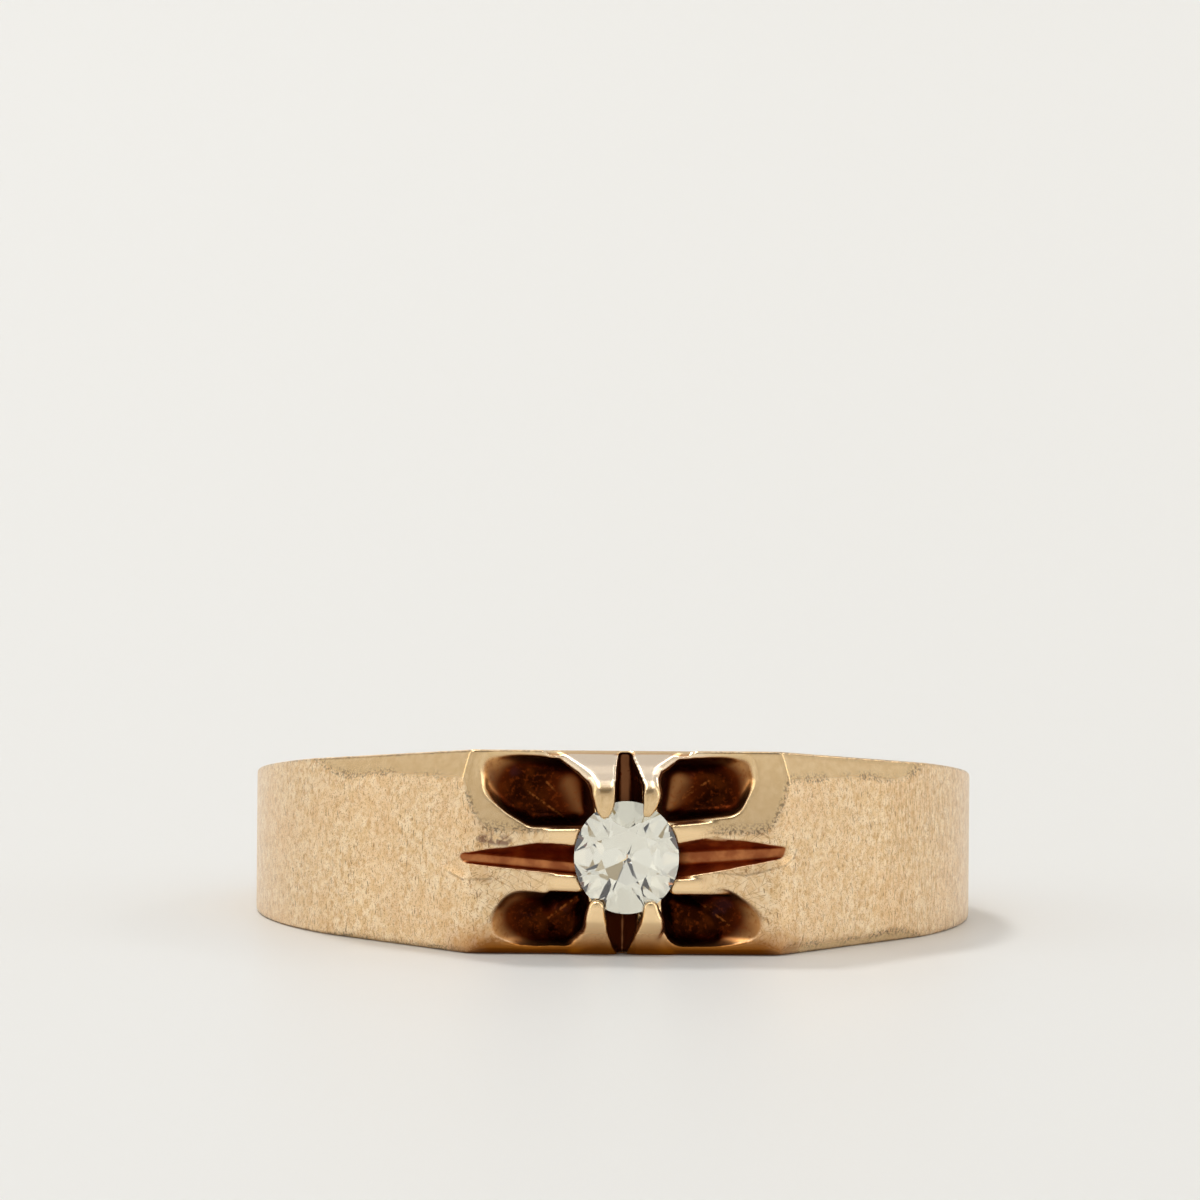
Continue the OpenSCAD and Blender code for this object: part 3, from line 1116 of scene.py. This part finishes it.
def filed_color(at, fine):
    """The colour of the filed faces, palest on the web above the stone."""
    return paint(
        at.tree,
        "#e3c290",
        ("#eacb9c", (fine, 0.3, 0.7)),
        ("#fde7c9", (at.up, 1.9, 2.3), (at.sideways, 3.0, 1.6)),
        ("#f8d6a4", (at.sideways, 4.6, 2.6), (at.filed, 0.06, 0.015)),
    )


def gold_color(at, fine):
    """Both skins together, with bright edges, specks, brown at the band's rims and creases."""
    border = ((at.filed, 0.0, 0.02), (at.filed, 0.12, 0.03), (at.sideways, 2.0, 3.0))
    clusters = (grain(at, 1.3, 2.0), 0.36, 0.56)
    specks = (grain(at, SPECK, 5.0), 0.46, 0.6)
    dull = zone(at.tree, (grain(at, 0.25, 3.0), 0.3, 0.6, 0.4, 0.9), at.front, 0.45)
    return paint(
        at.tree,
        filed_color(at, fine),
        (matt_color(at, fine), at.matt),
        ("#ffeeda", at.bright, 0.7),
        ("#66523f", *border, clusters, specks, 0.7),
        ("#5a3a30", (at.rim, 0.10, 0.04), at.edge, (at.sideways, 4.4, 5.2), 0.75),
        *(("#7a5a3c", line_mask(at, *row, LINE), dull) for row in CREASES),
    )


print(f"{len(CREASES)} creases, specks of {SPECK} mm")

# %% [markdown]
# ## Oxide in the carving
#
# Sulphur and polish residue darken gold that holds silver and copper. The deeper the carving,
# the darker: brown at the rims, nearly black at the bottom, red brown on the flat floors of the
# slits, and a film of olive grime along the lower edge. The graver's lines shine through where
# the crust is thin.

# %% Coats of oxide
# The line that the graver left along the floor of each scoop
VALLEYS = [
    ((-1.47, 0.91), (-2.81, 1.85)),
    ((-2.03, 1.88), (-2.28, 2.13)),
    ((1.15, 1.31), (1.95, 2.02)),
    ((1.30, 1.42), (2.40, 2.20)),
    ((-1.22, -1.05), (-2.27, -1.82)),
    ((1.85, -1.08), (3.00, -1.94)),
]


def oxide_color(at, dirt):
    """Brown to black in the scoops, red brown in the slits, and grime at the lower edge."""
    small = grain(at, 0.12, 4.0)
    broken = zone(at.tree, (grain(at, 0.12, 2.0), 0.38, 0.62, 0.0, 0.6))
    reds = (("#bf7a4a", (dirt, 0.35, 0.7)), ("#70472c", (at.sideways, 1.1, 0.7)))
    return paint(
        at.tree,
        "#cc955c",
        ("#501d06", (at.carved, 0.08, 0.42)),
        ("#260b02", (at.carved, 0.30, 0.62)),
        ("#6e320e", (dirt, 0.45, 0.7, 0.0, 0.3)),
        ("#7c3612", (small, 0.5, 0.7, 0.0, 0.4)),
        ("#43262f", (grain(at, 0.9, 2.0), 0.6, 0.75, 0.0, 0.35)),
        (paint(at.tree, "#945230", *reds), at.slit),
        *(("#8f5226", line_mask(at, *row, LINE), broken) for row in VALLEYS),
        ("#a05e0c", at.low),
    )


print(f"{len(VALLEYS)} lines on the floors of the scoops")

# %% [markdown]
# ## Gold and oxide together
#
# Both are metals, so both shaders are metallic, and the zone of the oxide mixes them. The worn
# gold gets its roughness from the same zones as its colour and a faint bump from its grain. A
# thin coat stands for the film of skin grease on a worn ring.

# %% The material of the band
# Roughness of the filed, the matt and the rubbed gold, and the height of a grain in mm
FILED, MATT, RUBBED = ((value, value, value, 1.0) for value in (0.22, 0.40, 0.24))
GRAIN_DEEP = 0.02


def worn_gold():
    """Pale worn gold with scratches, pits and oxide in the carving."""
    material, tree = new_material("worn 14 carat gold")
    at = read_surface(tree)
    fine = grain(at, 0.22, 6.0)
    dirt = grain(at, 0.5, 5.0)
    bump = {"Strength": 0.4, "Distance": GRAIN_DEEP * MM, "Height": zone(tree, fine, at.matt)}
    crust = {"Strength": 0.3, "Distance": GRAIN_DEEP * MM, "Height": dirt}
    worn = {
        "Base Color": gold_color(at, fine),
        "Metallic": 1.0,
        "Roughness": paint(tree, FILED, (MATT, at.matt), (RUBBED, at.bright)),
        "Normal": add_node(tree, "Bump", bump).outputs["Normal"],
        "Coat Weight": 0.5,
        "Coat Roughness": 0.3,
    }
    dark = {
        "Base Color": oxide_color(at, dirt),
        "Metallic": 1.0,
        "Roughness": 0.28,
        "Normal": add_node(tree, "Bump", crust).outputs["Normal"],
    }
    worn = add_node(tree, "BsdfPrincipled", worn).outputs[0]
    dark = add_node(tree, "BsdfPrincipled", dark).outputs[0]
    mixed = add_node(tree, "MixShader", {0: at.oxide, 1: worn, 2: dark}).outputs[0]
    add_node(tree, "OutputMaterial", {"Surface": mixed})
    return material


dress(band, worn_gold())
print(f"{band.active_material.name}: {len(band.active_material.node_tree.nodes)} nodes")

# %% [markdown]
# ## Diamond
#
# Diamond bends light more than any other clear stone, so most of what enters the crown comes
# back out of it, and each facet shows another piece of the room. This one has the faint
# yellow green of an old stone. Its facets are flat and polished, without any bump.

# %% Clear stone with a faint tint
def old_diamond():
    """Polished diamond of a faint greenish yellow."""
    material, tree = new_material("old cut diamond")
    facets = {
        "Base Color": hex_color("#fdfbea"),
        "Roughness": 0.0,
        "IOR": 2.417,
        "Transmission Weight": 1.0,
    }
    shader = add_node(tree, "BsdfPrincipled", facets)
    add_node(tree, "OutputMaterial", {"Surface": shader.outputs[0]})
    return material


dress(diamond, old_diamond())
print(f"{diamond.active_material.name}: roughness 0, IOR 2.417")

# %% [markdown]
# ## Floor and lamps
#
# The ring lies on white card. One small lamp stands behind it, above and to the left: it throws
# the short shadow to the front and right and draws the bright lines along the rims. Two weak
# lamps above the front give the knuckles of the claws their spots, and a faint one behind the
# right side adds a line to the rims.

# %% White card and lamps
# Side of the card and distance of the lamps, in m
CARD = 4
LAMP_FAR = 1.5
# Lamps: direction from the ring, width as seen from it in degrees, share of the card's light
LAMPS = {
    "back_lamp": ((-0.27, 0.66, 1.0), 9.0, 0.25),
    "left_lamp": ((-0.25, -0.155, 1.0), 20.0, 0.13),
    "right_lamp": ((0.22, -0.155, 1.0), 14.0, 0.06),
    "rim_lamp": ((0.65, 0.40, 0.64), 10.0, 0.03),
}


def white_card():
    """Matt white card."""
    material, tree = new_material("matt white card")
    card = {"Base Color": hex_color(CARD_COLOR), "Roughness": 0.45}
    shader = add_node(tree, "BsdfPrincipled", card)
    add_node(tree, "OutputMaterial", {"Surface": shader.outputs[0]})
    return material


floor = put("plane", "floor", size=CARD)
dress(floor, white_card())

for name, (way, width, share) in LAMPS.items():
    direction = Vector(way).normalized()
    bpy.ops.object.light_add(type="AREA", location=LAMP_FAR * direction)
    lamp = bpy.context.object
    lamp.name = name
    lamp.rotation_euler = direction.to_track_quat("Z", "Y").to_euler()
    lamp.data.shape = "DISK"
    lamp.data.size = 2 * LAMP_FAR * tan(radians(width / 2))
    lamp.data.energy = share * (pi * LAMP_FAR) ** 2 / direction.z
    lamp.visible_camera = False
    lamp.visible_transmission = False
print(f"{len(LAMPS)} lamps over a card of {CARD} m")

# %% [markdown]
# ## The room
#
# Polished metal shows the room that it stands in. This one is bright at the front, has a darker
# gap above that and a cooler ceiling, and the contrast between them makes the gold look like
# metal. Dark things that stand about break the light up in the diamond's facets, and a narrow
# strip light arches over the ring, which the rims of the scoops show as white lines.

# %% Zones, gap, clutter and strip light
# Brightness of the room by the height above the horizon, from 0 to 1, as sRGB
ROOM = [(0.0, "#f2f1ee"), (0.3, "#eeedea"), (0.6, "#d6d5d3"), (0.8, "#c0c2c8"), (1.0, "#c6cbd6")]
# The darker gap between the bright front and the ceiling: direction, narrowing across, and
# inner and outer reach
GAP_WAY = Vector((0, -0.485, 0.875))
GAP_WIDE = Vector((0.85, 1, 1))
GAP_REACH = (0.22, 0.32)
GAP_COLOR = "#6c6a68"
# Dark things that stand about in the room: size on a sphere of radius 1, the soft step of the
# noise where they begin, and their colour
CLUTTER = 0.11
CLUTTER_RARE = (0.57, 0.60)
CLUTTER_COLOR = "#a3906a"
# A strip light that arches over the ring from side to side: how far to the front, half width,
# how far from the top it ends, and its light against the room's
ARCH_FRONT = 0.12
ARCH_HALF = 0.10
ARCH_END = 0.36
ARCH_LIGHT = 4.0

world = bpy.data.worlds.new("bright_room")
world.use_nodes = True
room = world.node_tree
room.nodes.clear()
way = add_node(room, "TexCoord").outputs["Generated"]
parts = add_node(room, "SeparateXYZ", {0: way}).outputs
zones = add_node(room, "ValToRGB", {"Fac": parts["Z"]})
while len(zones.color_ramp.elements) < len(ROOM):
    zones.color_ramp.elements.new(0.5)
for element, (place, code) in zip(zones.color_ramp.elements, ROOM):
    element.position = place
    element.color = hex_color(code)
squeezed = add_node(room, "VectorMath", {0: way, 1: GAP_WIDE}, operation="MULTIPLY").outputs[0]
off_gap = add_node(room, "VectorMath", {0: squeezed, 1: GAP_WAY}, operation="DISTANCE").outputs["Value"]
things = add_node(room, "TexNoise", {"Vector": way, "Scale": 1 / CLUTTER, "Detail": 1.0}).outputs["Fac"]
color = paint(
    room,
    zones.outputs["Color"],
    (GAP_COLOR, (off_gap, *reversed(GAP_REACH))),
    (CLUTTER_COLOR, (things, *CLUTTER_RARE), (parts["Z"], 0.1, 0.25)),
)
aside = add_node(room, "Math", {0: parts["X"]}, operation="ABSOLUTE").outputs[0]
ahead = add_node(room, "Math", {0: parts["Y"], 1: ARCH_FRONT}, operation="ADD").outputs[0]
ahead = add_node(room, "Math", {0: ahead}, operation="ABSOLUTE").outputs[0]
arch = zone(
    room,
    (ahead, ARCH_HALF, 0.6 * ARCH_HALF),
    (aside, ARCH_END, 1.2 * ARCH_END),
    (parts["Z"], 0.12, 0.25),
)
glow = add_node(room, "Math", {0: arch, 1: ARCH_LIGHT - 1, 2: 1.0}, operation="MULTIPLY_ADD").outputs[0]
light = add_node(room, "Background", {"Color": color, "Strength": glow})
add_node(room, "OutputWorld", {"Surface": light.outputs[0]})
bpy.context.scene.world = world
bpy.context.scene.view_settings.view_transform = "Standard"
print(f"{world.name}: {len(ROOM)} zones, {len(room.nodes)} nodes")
——————————
Given task: Using the material above, quote the first line and each line after it, stopping at and including the line that holds "# the crust is thin.".

Solution to the problem:
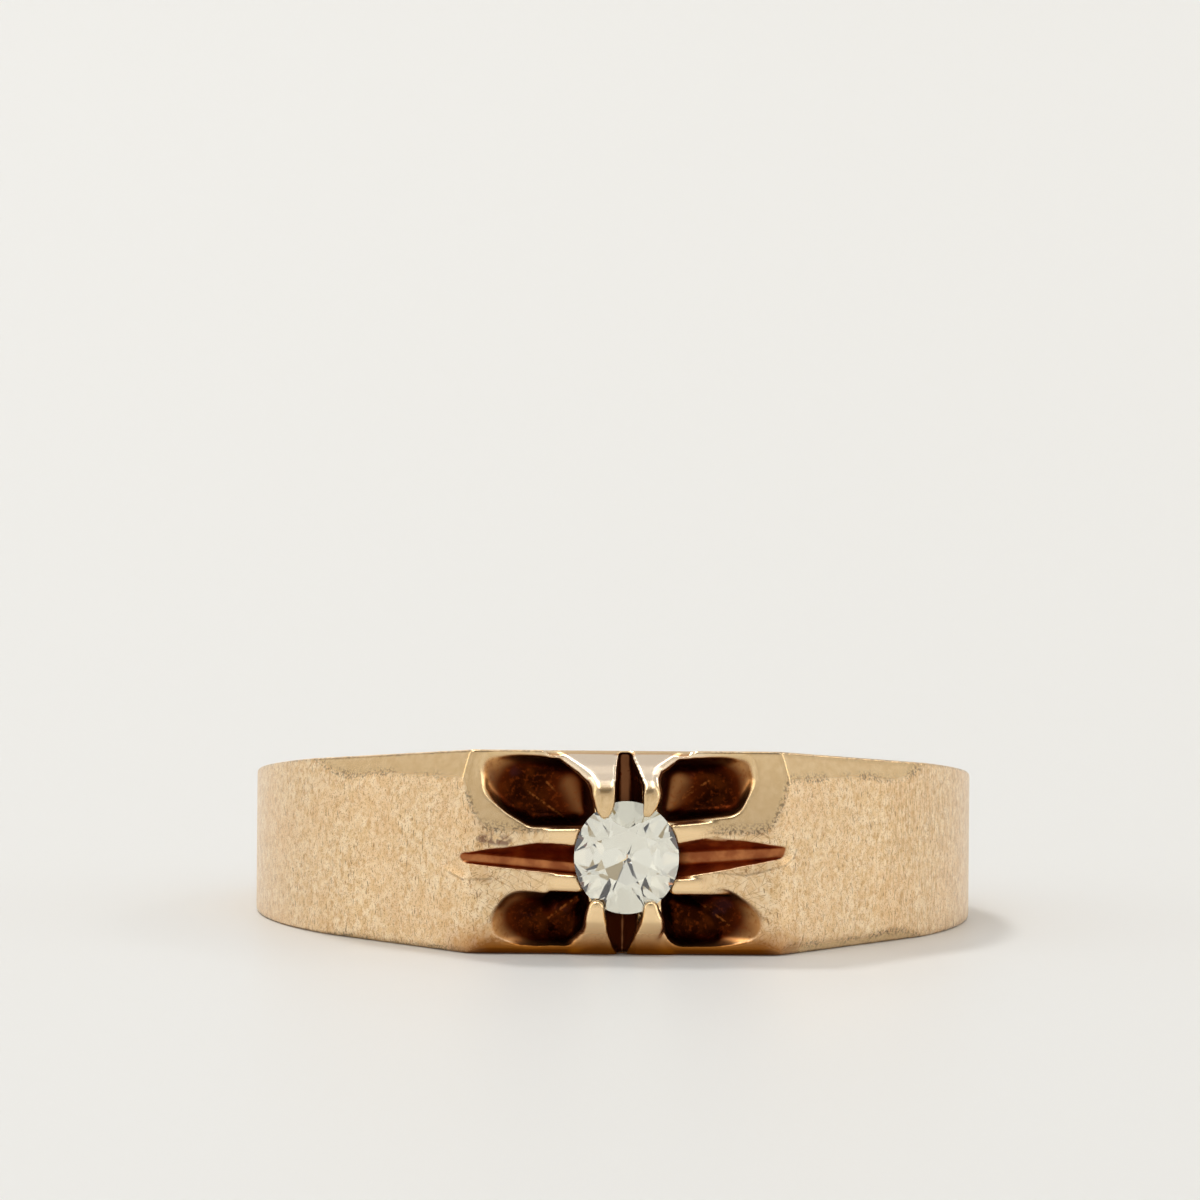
Continue the OpenSCAD and Blender code for this object: part 3, from line 1116 of scene.py. This part finishes it.
def filed_color(at, fine):
    """The colour of the filed faces, palest on the web above the stone."""
    return paint(
        at.tree,
        "#e3c290",
        ("#eacb9c", (fine, 0.3, 0.7)),
        ("#fde7c9", (at.up, 1.9, 2.3), (at.sideways, 3.0, 1.6)),
        ("#f8d6a4", (at.sideways, 4.6, 2.6), (at.filed, 0.06, 0.015)),
    )


def gold_color(at, fine):
    """Both skins together, with bright edges, specks, brown at the band's rims and creases."""
    border = ((at.filed, 0.0, 0.02), (at.filed, 0.12, 0.03), (at.sideways, 2.0, 3.0))
    clusters = (grain(at, 1.3, 2.0), 0.36, 0.56)
    specks = (grain(at, SPECK, 5.0), 0.46, 0.6)
    dull = zone(at.tree, (grain(at, 0.25, 3.0), 0.3, 0.6, 0.4, 0.9), at.front, 0.45)
    return paint(
        at.tree,
        filed_color(at, fine),
        (matt_color(at, fine), at.matt),
        ("#ffeeda", at.bright, 0.7),
        ("#66523f", *border, clusters, specks, 0.7),
        ("#5a3a30", (at.rim, 0.10, 0.04), at.edge, (at.sideways, 4.4, 5.2), 0.75),
        *(("#7a5a3c", line_mask(at, *row, LINE), dull) for row in CREASES),
    )


print(f"{len(CREASES)} creases, specks of {SPECK} mm")

# %% [markdown]
# ## Oxide in the carving
#
# Sulphur and polish residue darken gold that holds silver and copper. The deeper the carving,
# the darker: brown at the rims, nearly black at the bottom, red brown on the flat floors of the
# slits, and a film of olive grime along the lower edge. The graver's lines shine through where
# the crust is thin.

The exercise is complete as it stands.